GSA Annual Meeting in Seattle, Washington, USA - 2017

Paper No. 94-6
Presentation Time: 9:30 AM

EXTREME PRECIPITATION EVENTS AND SUBSURFACE WATER STORAGE DYNAMICS OF GLACIATED LANDSCAPES


BOUTT, David F., Department of Geosciences, University of Massachusetts, Morrill Science Center, 611 North Pleasant Street, Amherst, MA 01003, dboutt@geo.umass.edu

Glaciated environments host a wide variety of subsurface aquifer materials that have strong spatial heterogeneity in hydraulic properties. These aquifers fill and drain water to/from storage that are essential elements in maintaining baseflow to streams. The long-term response of these systems to hydrologic change is critical for appropriately understanding impacts from climatic change. To evaluate the response time of stream-aquifer systems to extreme precipitation events we use a long-term isotope dataset from Western Massachusetts with drainage areas ranging from 0.1 to > 800 km2. The year of 2011 was the wettest calendar year on record and the months of August and September of 2011 were the wettest consecutive two-month period in the 123-year record.
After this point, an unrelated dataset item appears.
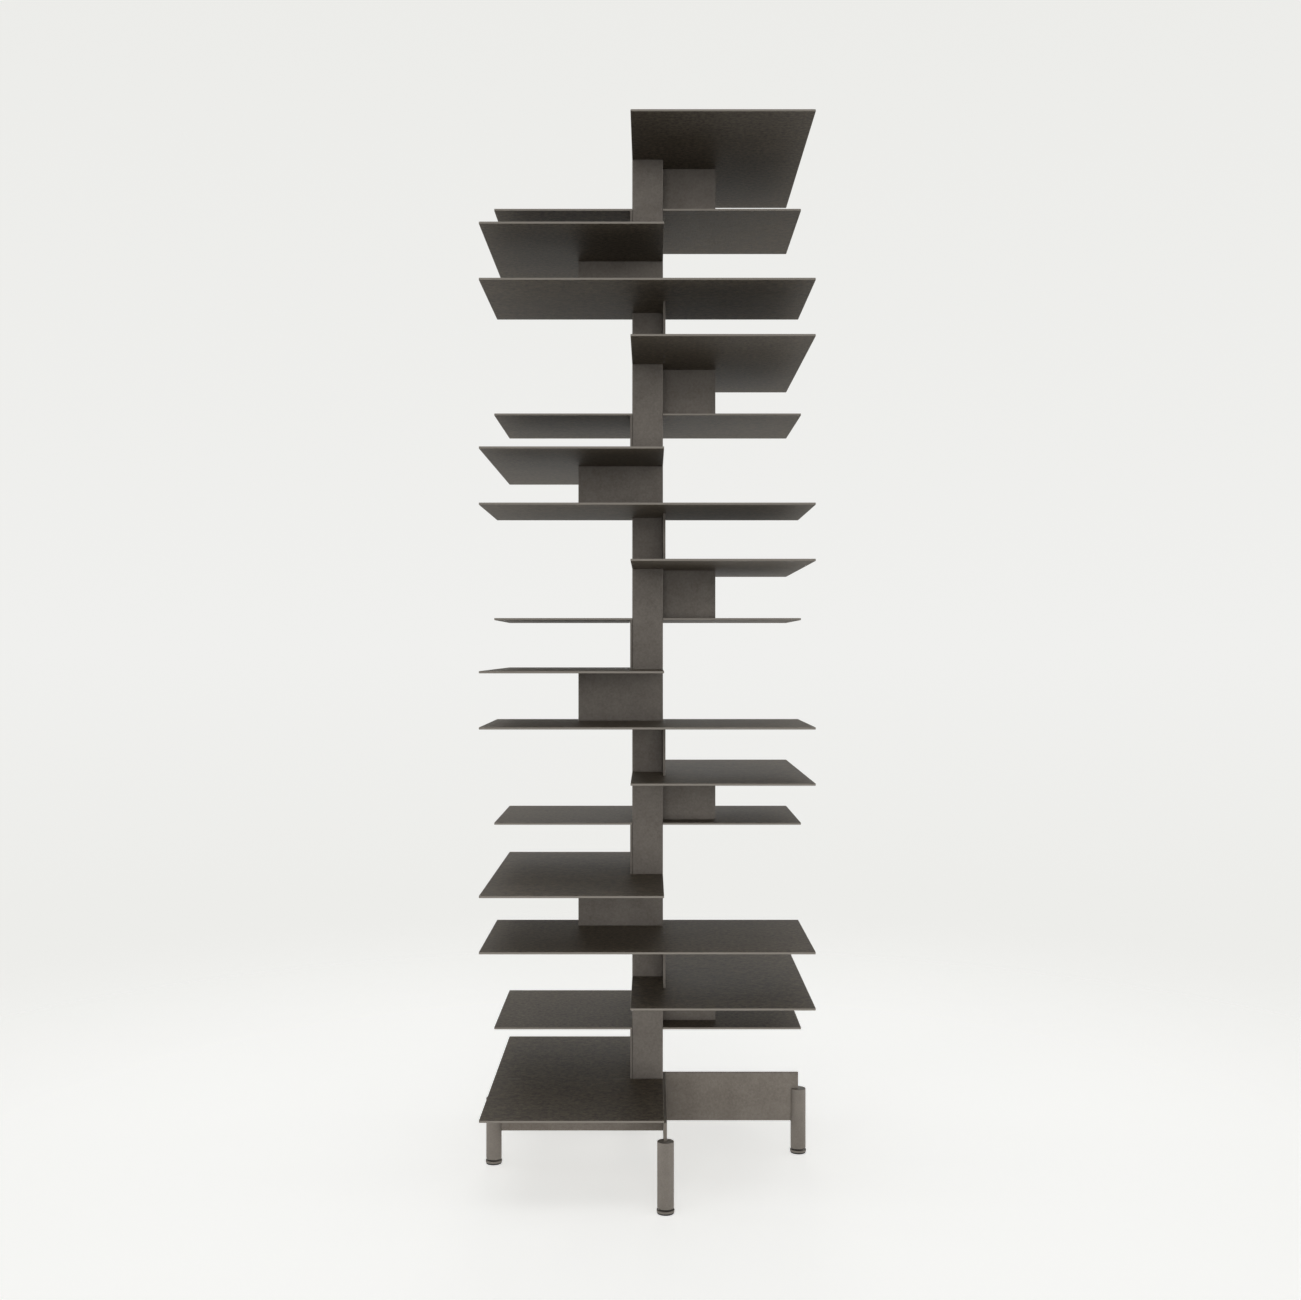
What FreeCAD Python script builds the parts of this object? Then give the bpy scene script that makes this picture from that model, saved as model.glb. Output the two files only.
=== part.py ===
import FreeCAD, Part
import os

# A free-standing tower bookcase in painted steel sheet. Nineteen equal shelves wind round one
# square column, each a quarter turn clockwise of the one below and one bracket higher, so that
# each corner of the plan gets a tall bay for books and a low bay for things that lie flat.
# Units are millimetres. The origin is on the floor, on the column's axis; +Z is up and +Y is the
# back. A piece is drawn for the left side, and its quarter turns give back, right and front.

# Plan
PLAN_SIDE = 600.0  # square that the outer edges of all the shelves lie on
COLUMN_SIDE = 60.0  # outside of the square tube
COLUMN_WALL = 2.5
COLUMN_CORNER = 3.0  # outer corner radius of the tube
FIT_GAP = 0.1  # all round a notch, slot or saw cut that takes another piece

# Shelves
SHELF_COUNT = 19
SHELF_SHEET = 4.0
SHELF_CORNER = 2.0  # corners of the outline, seen from above
EDGE_ROUND = 0.7  # broken edge along the rim of a sheet

# Brackets, one under each shelf but the lowest
BRACKET_SHEET = 4.0
BRACKET_HEIGHT = 96.0  # clear height from one shelf to the next
BRACKET_REACH = 105.0  # from the column's side out to the bracket's free end
TAB_LENGTH = 24.0  # each tab fills a slot in a shelf and ends flush with its far side
TAB_FROM_COLUMN = 25.0  # column's side to the middle of the inner tab
TAB_FROM_END = 25.0  # free end, or the leg, to the middle of the outer tab

# Base
BEAM_SHEET = 5.0
BEAM_HEIGHT = 96.0
BEAM_CLEARANCE = 64.0  # floor to the underside of the beams
LEG_DIAMETER = 30.0
LEG_STEP = 32.0  # top of a beam down to the top of its leg
LEG_ROUND = 0.8

# Levelling feet
FOOT_DIAMETER = 32.0
DISC_THICKNESS = 4.0
DISC_ROUND = 0.5
FOOT_GAP = 3.0  # bare stud between the disc and the leg
STUD_DIAMETER = 10.0
STUD_GAP = 0.05  # radial running clearance in the leg's thread
STUD_CHAMFER = 1.0
BORE_SPARE = 10.0  # bore above the end of the stud
BORE_ROOF = 10.0  # solid bar between the bore and the beam

# Glide pads, which snap into the discs from below
PAD_THICKNESS = 3.0
PAD_INSET = 1.0  # the pad is this much smaller in radius than the disc
PAD_ROUND = 0.6  # at the floor
SPIGOT_HEIGHT = 1.8
SPIGOT_GAP = 0.1  # round the spigot in the disc's hole, and above it

# Plug in the lower end of the column
PLUG_DEPTH = 20.0
PLUG_WALL = 2.0
LEAST_CORNER = 0.5  # smallest radius of an inside corner

SIDES = ["left", "back", "right", "front"]  # one quarter turn after another
FLAT = 1e-4  # an edge that rises less than this lies flat
Z_AXIS = FreeCAD.Vector(0, 0, 1)
ORIGIN = FreeCAD.Vector(0, 0, 0)
BEYOND = 10.0  # how far a cutting block runs past the face that it opens

plan_half = PLAN_SIDE / 2
column_half = COLUMN_SIDE / 2
leg_radius = LEG_DIAMETER / 2
shelf_pitch = SHELF_SHEET + BRACKET_HEIGHT
beam_top = BEAM_CLEARANCE + BEAM_HEIGHT
leg_top = beam_top - LEG_STEP
disc_top = PAD_THICKNESS + DISC_THICKNESS
leg_bottom = disc_top + FOOT_GAP
bore_top = BEAM_CLEARANCE - BORE_ROOF
leg_offset = column_half + BEAM_SHEET / 2  # of the beams and legs from the plan's middle lines
top_underside = beam_top + (SHELF_COUNT - 1) * shelf_pitch


def block(x, y, z):
    """A box from three (low, high) pairs."""
    low = FreeCAD.Vector(x[0], y[0], z[0])
    return Part.makeBox(x[1] - x[0], y[1] - y[0], z[1] - z[0], low)


def rod(radius, x, y, z):
    """An upright cylinder from z[0] to z[1]."""
    return Part.makeCylinder(radius, z[1] - z[0], FreeCAD.Vector(x, y, z[0]))


def quarter_turned(shape, turns):
    """A copy turned clockwise about the column's axis, seen from above."""
    turned = shape.copy()
    turned.rotate(ORIGIN, Z_AXIS, -360.0 / len(SIDES) * turns)
    return turned


def upright_edges(shape):
    """The straight vertical edges of a shape."""
    return [
        e
        for e in shape.Edges
        if isinstance(e.Curve, Part.Line) and abs(e.tangentAt(e.FirstParameter).z) > 1 - FLAT
    ]


def rim_edges(shape, z_levels):
    """The edges that lie flat at one of the given heights."""
    return [
        e
        for e in shape.Edges
        if any(abs(e.BoundBox.ZMin - z) < FLAT and abs(e.BoundBox.ZMax - z) < FLAT for z in z_levels)
    ]


def broken(thickness):
    """The radius of the broken edge on a sheet, at most a third of its thickness."""
    return min(EDGE_ROUND, thickness / 3)


def underside(number):
    """Height of the underside of a shelf. The lowest, number 0, lies on the beams."""
    return beam_top + number * shelf_pitch


def tab_spans(reach, end_margin):
    """The (low, high) X of both tabs on a plate that runs to the left of the column."""
    inner = -(column_half + TAB_FROM_COLUMN)
    outer = -(column_half + reach - end_margin - TAB_FROM_END)
    return [(middle - TAB_LENGTH / 2, middle + TAB_LENGTH / 2) for middle in (inner, outer)]


BRACKET_TABS = tab_spans(BRACKET_REACH, 0.0)
BEAM_TABS = tab_spans(plan_half - column_half, leg_radius)
BACK_BEAM_TABS = BEAM_TABS[1:]  # the lowest bracket's tabs come down where its inner one would be


def tabs(spans, sheet, z):
    """The tabs of a plate that lies against the column's front face."""
    return [block(span, (-column_half - sheet, -column_half), z) for span in spans]


def slots(spans, sheet, z):
    """The slots that take those tabs, cut right through a shelf."""
    y = (-column_half - sheet - FIT_GAP, -column_half + FIT_GAP)
    through = (z[0] - BEYOND, z[1] + BEYOND)
    return [block((low - FIT_GAP, high + FIT_GAP), y, through) for low, high in spans]


def square_bar(inset, z):
    """A square bar whose faces lie this far inside those of the column, with corners to match."""
    half = column_half - inset
    bar = block((-half, half), (-half, half), z)
    return bar.makeFillet(max(COLUMN_CORNER - inset, LEAST_CORNER), upright_edges(bar))


def column_tube():
    """The square tube that carries everything, from the beams' underside to the top shelf."""
    z = (BEAM_CLEARANCE, top_underside)
    bore = square_bar(COLUMN_WALL, (z[0] - BEYOND, z[1] + BEYOND))
    return square_bar(0.0, z).cut(bore)


def column_end_plug():
    """A moulded cup pushed into the tube's lower end, flush with it."""
    inset = COLUMN_WALL + FIT_GAP
    z = (BEAM_CLEARANCE, BEAM_CLEARANCE + PLUG_DEPTH)
    hollow = square_bar(inset + PLUG_WALL, (z[0] + PLUG_WALL, z[1] + BEYOND))
    return square_bar(inset, z).cut(hollow)


def shelf(number):
    """A shelf: half of the plan and half of the column's square, notched to slide on to the tube."""
    z = (underside(number), underside(number) + SHELF_SHEET)
    plate = block((-plan_half, column_half), (-plan_half, plan_half), z)
    plate = plate.makeFillet(SHELF_CORNER, upright_edges(plate))
    plate = plate.makeFillet(broken(SHELF_SHEET), rim_edges(plate, z))
    if number == 0:
        cuts = slots(BEAM_TABS, BEAM_SHEET, z)
        cuts += [quarter_turned(slot, 1) for slot in slots(BACK_BEAM_TABS, BEAM_SHEET, z)]
    else:
        cuts = slots(BRACKET_TABS, BRACKET_SHEET, z)
    if number < SHELF_COUNT - 1:
        notch_half = column_half + FIT_GAP
        through = (z[0] - BEYOND, z[1] + BEYOND)
        cuts.append(square_bar(-FIT_GAP, through))
        cuts.append(block((0.0, column_half + BEYOND), (-notch_half, notch_half), through))
        cuts += [quarter_turned(slot, 1) for slot in slots(BRACKET_TABS, BRACKET_SHEET, z)]
    return quarter_turned(plate.cut(cuts), number % len(SIDES))


def bracket(number):
    """The plate under a shelf, flat on the column, tabbed into the shelves above and below."""
    sheet = BRACKET_SHEET
    z = (underside(number) - BRACKET_HEIGHT, underside(number))
    x = (-column_half - BRACKET_REACH, column_half)
    plate = block(x, (-column_half - sheet, -column_half), z)
    plate = plate.makeFillet(broken(sheet), upright_edges(plate))
    joined = plate.fuse(
        tabs(BRACKET_TABS, sheet, (z[0] - SHELF_SHEET, z[0]))
        + tabs(BRACKET_TABS, sheet, (z[1], z[1] + SHELF_SHEET))
    )
    return quarter_turned(joined.removeSplitter(), number % len(SIDES))


def beam(turns):
    """A base beam on one face of the column, out to the middle of its leg."""
    z = (BEAM_CLEARANCE, beam_top)
    plate = block((-plan_half, column_half), (-column_half - BEAM_SHEET, -column_half), z)
    plate = plate.makeFillet(broken(BEAM_SHEET), upright_edges(plate))
    # Only the left and back beams lie wholly under the lowest shelf, which takes their tabs.
    spans = {"left": BEAM_TABS, "back": BACK_BEAM_TABS}.get(SIDES[turns], [])
    if spans:
        risers = tabs(spans, BEAM_SHEET, (z[1], z[1] + SHELF_SHEET))
        plate = plate.fuse(risers).removeSplitter()
    return quarter_turned(plate, turns)


def leg(turns):
    """A round bar, sawn to its middle for the beam and tapped from below for the foot."""
    x = -plan_half
    y = -leg_offset
    bar = rod(leg_radius, x, y, (leg_bottom, leg_top))
    bar = bar.makeFillet(LEG_ROUND, rim_edges(bar, (leg_bottom, leg_top)))
    half_cut = BEAM_SHEET / 2 + FIT_GAP
    saw_cut = block(
        (x - FIT_GAP, x + leg_radius + BEYOND),
        (y - half_cut, y + half_cut),
        (BEAM_CLEARANCE - FIT_GAP, leg_top + BEYOND),
    )
    bore = rod(STUD_DIAMETER / 2 + STUD_GAP, x, y, (leg_bottom - BEYOND, bore_top))
    return quarter_turned(bar.cut([saw_cut, bore]), turns)


def foot_disc(turns):
    """The turned disc of a levelling foot. Its hole is filled by the stud and the pad's spigot."""
    z = (PAD_THICKNESS, disc_top)
    disc = rod(FOOT_DIAMETER / 2, -plan_half, -leg_offset, z)
    disc = disc.makeFillet(DISC_ROUND, rim_edges(disc, z))
    hole = rod(STUD_DIAMETER / 2, -plan_half, -leg_offset, (z[0] - BEYOND, z[1] + BEYOND))
    return quarter_turned(disc.cut(hole), turns)


def foot_stud(turns):
    """The threaded stud, pressed into the disc from above and wound into the leg."""
    z = (PAD_THICKNESS + SPIGOT_HEIGHT + SPIGOT_GAP, bore_top - BORE_SPARE)
    stud = rod(STUD_DIAMETER / 2, -plan_half, -leg_offset, z)
    return quarter_turned(stud.makeChamfer(STUD_CHAMFER, rim_edges(stud, z[1:])), turns)


def glide_pad(turns):
    """The pad that meets the floor. It stands still while the disc turns on its spigot."""
    pad = rod(FOOT_DIAMETER / 2 - PAD_INSET, -plan_half, -leg_offset, (0.0, PAD_THICKNESS))
    pad = pad.makeFillet(PAD_ROUND, rim_edges(pad, [0.0]))
    spigot_radius = STUD_DIAMETER / 2 - SPIGOT_GAP
    spigot = rod(spigot_radius, -plan_half, -leg_offset, (0.0, PAD_THICKNESS + SPIGOT_HEIGHT))
    return quarter_turned(pad.fuse(spigot).removeSplitter(), turns)


def write(name, shape):
    """One STEP file for one named piece."""
    assert shape.isValid() and len(shape.Solids) == 1, name
    shape.exportStep(os.path.join("parts", name + ".step"))
    print(name, round(shape.Volume / 1000.0, 2), "cm3")


os.makedirs("parts", exist_ok=True)
write("column_tube", column_tube())
write("column_end_plug", column_end_plug())
for number in range(SHELF_COUNT):
    label = f"{number + 1:02d}_{SIDES[number % len(SIDES)]}"
    write("shelf_" + label, shelf(number))
    if number > 0:
        write("bracket_" + label, bracket(number))
for turns, side in enumerate(SIDES):
    write("beam_" + side, beam(turns))
    write("leg_" + side, leg(turns))
    write("foot_disc_" + side, foot_disc(turns))
    write("foot_stud_" + side, foot_stud(turns))
    write("glide_pad_" + side, glide_pad(turns))
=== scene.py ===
import math

import bmesh
import bpy
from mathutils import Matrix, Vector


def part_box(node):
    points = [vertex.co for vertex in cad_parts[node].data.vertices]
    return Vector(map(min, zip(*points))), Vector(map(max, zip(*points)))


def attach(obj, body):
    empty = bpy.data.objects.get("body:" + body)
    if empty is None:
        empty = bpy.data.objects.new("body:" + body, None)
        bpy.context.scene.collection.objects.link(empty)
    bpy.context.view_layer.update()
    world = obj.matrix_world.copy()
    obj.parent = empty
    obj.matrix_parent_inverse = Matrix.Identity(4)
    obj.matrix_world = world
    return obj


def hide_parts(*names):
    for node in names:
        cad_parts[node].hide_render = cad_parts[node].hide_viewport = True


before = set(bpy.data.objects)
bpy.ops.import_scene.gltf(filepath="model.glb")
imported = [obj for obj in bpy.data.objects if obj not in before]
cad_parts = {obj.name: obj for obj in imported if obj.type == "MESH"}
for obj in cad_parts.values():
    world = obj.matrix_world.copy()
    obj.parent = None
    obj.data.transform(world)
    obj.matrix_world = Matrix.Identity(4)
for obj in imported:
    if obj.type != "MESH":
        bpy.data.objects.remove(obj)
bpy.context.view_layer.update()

scene = bpy.context.scene
scene.view_settings.view_transform = "Standard"

# The camera stands at eye level for the middle shelves and looks straight at the bookcase with a
# normal lens of 43 mm. It isn't tilted, so the column stays upright, and the undersides show of the
# shelves above eye level and the tops of those below it.
FRAME_WIDTH_PX = 1301
FOCAL_LENGTH_PX = 1540.2
SENSOR_WIDTH_MM = 36.0
EYE_HEIGHT = 1.0016
EYE_TO_FRONT_EDGES = 2.7401
EYE_TO_THE_RIGHT = 0.0057
FARTHEST_SEEN = 200.0

shelf_front = min(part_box(name)[0].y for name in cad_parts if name.startswith("shelf_"))
lens = bpy.data.cameras.new("normal_lens")
lens.sensor_fit = "HORIZONTAL"
lens.sensor_width = SENSOR_WIDTH_MM
lens.lens = SENSOR_WIDTH_MM * FOCAL_LENGTH_PX / FRAME_WIDTH_PX
lens.clip_end = FARTHEST_SEEN
camera = bpy.data.objects.new("camera", lens)
camera.location = (EYE_TO_THE_RIGHT, shelf_front - EYE_TO_FRONT_EDGES, EYE_HEIGHT)
camera.rotation_euler = (math.radians(90.0), 0.0, 0.0)
scene.collection.objects.link(camera)
scene.camera = camera


# The studio is a pale seamless sweep of paper, lit from below, so that it glows. Round it stand a
# wide soft box low behind the camera, two weaker ones beside that, a strip box on each side of the
# bookcase, a low box behind it, and a weak one overhead.
SKY_HIGH = "#ECECE9"
SKY_LEVEL = "#F0F0EE"
SKY_LOW = "#EDEDEA"
SKY_STEEPNESS = 0.42
SKY_LOW_FROM = 0.32
SKY_LEVEL_AT = 0.5
EVEN_LIGHT = 0.05
EVEN_LIGHT_COLOUR = "#FFFFFF"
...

Stable isotopic composition of surface waters of catchments ranging from 1 – 1000 km2 show an enrichment due to summertime and Tropical Storm precipitation. Enrichment in potential recharge water is shown to have a significant long-term impact (> 3 hydrologic years) on the isotopic composition of both surface and groundwater. The length of isotopic recession of stream water are also a strong function of watershed area. It is concluded that the stream water isotopes are consistent with a large pulse of water being stored and released from enriched groundwater emplaced during this period of above-average precipitation. This paper is the first to document stream water enrichment at multi-annual time scales due to a single large precipitation event. This highlights the importance of groundwater sources of baseflow to streams and the transient storage and release mechanisms of shallow groundwater storage. Ultimately the results point to the importance of considering hydrological processes of streamflow generation and their role in hydrologic processes beyond traditional unit hydrograph response analysis.